Netanyahu thanked Obama for defending Israel, which fears that a Palestinian state drawn by the U.N. would include borders leaving the Jewish state vulnerable to attack. The United States is Israel’s staunchest defender in demanding that direct talks are the only means to Palestinian statehood, a position that leaves Obama arguing against fast world endorsement of a Palestinian homeland he has repeatedly said he supports.
Palestinian senior aide Saeb Erekat said the pursuit of full U.N. membership would not be slowed: “We will not allow any political maneuvering on this issue,” he said.
Beyond the public eye, U.S. and other officials began to concede that an effort to deter Palestinians from bringing the matter before the world body had failed, and the so-called Quartet of Mideast peace mediators worked on a deal intended to address the longstanding concerns of both sides.

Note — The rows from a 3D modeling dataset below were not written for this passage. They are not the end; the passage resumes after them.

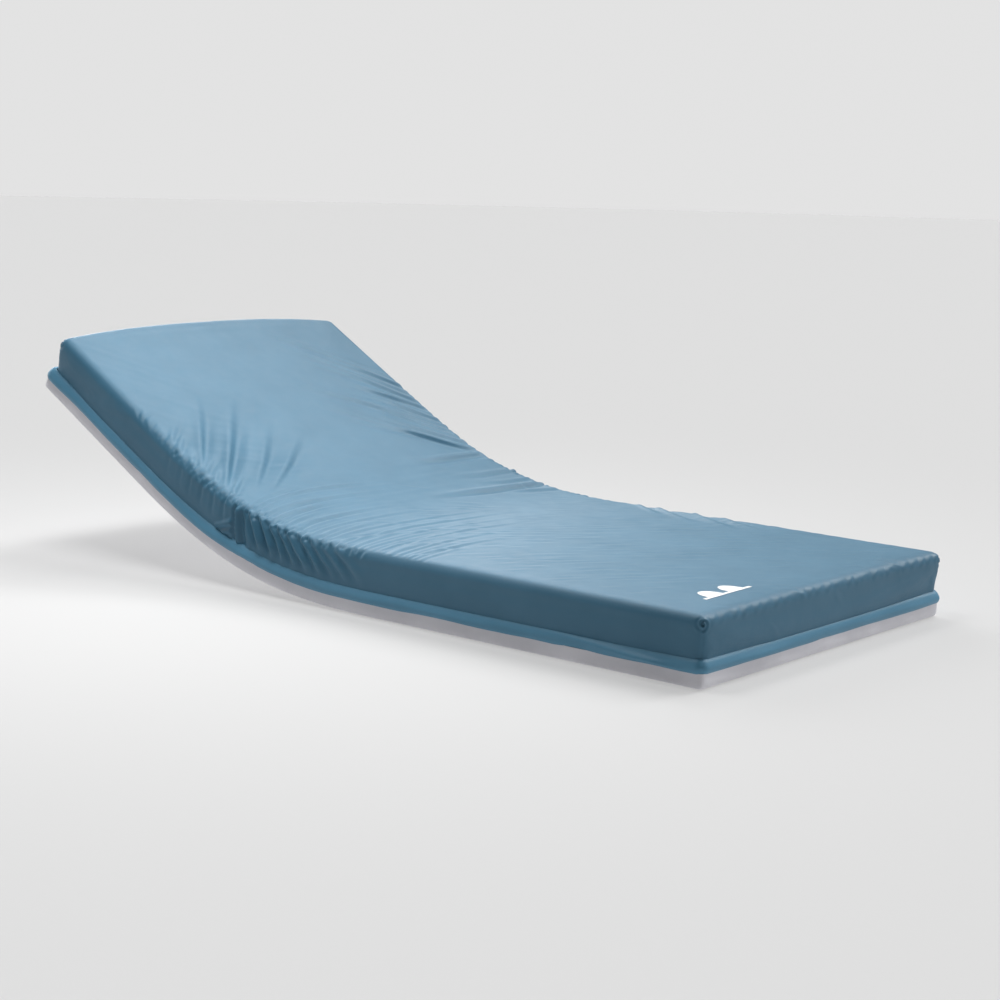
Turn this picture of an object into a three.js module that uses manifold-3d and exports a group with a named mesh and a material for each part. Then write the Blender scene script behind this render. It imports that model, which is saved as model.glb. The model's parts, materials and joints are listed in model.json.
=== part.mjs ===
// A foam pressure relief mattress for a profiling bed, lying with its head end raised by 30 degrees.
// It has a zipped two-part cover, blue above and grey below, with a flap over the zip all round.
// Inside are a firm foam core with raised side rails and a slow-recovery foam insert between them.
// It bends at five hinge lines, and every layer is cut there into six sections.
//
// A point of the mattress is given as it would be on the flat mattress: s runs from the foot end
// to the head end, y runs across, towards the lying person's left, and n is the height above the
// underside. bent() puts it in its place. Units are millimetres and degrees.

import * as THREE from "three";
import { mergeVertices } from "three/addons/utils/BufferGeometryUtils.js";
import Module from "manifold-3d";

const wasm = await Module();
wasm.setup();

// ---------------------------------------------------------------- driving dimensions

const LENGTH = 2000;
const WIDTH = 900;
const THICKNESS = 142;
const TOP_EDGE_RADIUS = 20;

// The head end rises along a curve that is straight at both ends.
const HEAD_RISE = 30;
const BEND_START = 810;
const BEND_END = 1650;
const BEND_STEP = 60;

// Cover and zip. d is the depth below the cover's outer face, and negative outside it.
const SKIN = 1.2;
const BASE_SKIN = 1.5;
const BASE_TOP = 32;
const COVER_BOTTOM = 44;
const TAPE_DEPTH = 1.5;
const TAPE_THICKNESS = 0.8;
const TAPE_REACH = 18;
const COIL_DEPTH = 4.4;
const COIL_HEIGHT = 2.8;
const COIL_GAP = 1.6;
const ZIP_HEIGHT = 38;

// The flap is sewn on along its top edge and hangs over the zip.
const FLAP_OUT = 5;
const FLAP_THICKNESS = 2.8;
const FLAP_BOTTOM = 30;
const FLAP_TOP = 56;
const FLAP_SEAM = 3;
const SEAM_GAP = 0.3;
const HEAD_FLAP_WIDTH = 800;
const CUT_GAP = 0.4;

// Foam.
const FOAM_INSET = 6.5;
const FOAM_GAP = 0.5;
const FOAM_EDGE_RADIUS = 14;
const RAIL_WIDTH = 90;
const INSERT_BOTTOM = 70;
const GROOVE_WIDTH = 4;
const GROOVE_DEPTH = 32;
const GROOVE_PITCH = 160;
const GROOVE_COLUMNS = 4;

// Where the mattress bends, from the foot end, and how far each place closes above its hinge.
const LUMBAR_HINGES = 3;
const HEAD_RISE_MOST = 70;
const KNEE = 520;
const HIP = 840;
const HIP_CLOSES = 20;
const CUT_MARGIN = 0.25;

// The zip's slider and puller, at the head end.
const SLIDER_Y = 330;
const SLIDER_LENGTH = 14;
const SLIDER_HEIGHT = 10;
const SLIDER_PLATE = 0.8;
const SLIDER_PLAY = 0.3;
const SLIDER_WEB = 1;
const PULLER_LENGTH = 24;
const PULLER_WIDTH = 7;
const PULLER_THICKNESS = 0.8;

// The printed foot mark, at the foot end on the person's right.
const MARK_AT = new THREE.Vector2(95, -262);
const MARK_WIDTH = 156;
const MARK_HEIGHT = 48;
const MARK_THICKNESS = 0.4;

// ---------------------------------------------------------------- the bend

const rad = THREE.MathUtils.degToRad;

// How far up the mattress slopes at s, in radians.
function slope(s) {
  return rad(HEAD_RISE) * THREE.MathUtils.smoothstep(s, BEND_START, BEND_END);
}

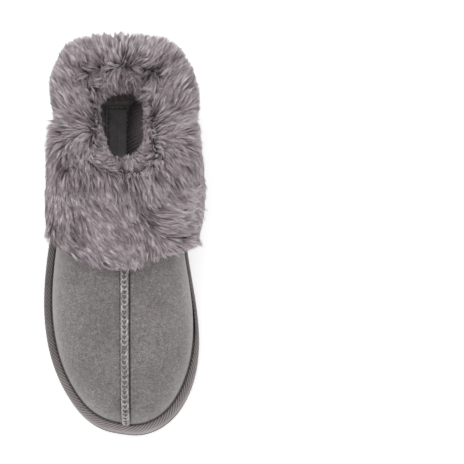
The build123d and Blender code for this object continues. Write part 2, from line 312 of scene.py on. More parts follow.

The Quartet consists of the United States, the European Union, the United Nations and Russia.
Under that compromise plan, the Quartet would issue a statement in which Israel would have to accept its pre-1967 Mideast War borders, with land exchanges, as the basis for a two-state solution, and the Palestinians would have to recognize Israel’s Jewish character if there was to be a deal, officials close to the talks said.
The officials spoke on condition of anonymity to discuss ongoing diplomacy.
European officials, supported by the U.S., were outlining the compromise agreement to the Israeli and Palestinian governments and asking for tough concessions from each.
The Palestinians would petition the United Nations Security Council on Friday, as expected, but would agree not to press for action on the request for statehood recognition for a year, or would withdraw it later. That would allow Abbas to save face and prevent an embarrassing defeat that might empower his Fatah party’s rival faction, the militant Islamic group Hamas, which is considered a terrorist group by Israel and the United States.
In the 15-member Security Council, approval of a resolution requires nine “yes” votes and no veto by a permanent member — the U.S., Russia, China, Britain and France. If the resolution gets fewer than nine votes, it would be defeated without the U.S. having to use its veto.
While the Palestinians’ full membership bid would meet with a certain U.S. veto in the Security Council, assuming there were enough votes to have it approved, they still would have succeeded in bringing the issue back to the forefront of the world’s political discussions after years of failed negotiations, bickering and sporadic outbreaks of violence.
Short of a full request for statehood recognition at the U.N. Security Council, the Palestinians could also seek a lesser form of recognition by the larger U.N. General Assembly, where they have overwhelming support.
Sarkozy called for Israelis and Palestinians to return to talks in one month with no preconditions — requiring an enormous leap of faith from both sides — with six months to work out the issues of borders and security that have divided them for decades. He called for a peace accord within a year.
A senior European Union official said the proposal laid out by Sarkozy matched one by EU foreign policy chief Catherine Ashton during a meeting with EU foreign ministers on Tuesday. The official spoke on condition of anonymity because of the sensitivity of the discussions.
The proposal outlined by Sarkozy received a warmer welcome from the Palestinians than Obama’s comments, which elicited stern looks from the Palestinian delegation.
“Ultimately, it is the Israelis and the Palestinians — not us — who must reach agreement on the issues that divide them,” Obama said.
Were the Palestinians to accept the French approach, they would become a nonmember observer state at the U.N. That would give them an opportunity to seek membership in U.N. agencies and to join treaties, including possible access to the International Criminal Court. There, Palestinians could press legal claims against Israel for alleged abuses as an occupier.
Obama blitzed through a day of diplomacy that was appropriately bracketed by individual meetings with Netanyahu and Abbas. Secretary of State Hillary Rodham Clinton also planned to meet separately with Netanyahu and Abbas.
Two years after declaring a new brand of U.S. leadership, and one year after calling for Israel and Palestinian leaders to reach a peace deal by now, Obama found himself standing before the U.N. delegates and admonishing them about what their goal should be — encouraging the parties to sit down together.
“That is the project to which America is committed,” he said. “There are no shortcuts. And that is what the United Nations should be focused on in the weeks and months to come.”
Netanyahu, with Obama at his side, told reporters that world leaders were under “enormous pressure” but should follow the lead set by the United States. To Obama, with whom he has not shared much public chemistry, Netanyahu said the president had stood on principle in his speech and thanked him for wearing what he called a badge of honor.
Senior Palestinian officials said Abbas, in a late afternoon meeting, would reiterate to Obama his decision to move forward with the application for membership. But they also said the Palestinians seek to cooperate with the U.S. and would be ready to return to the negotiating table once a solid foundation for talks was in place.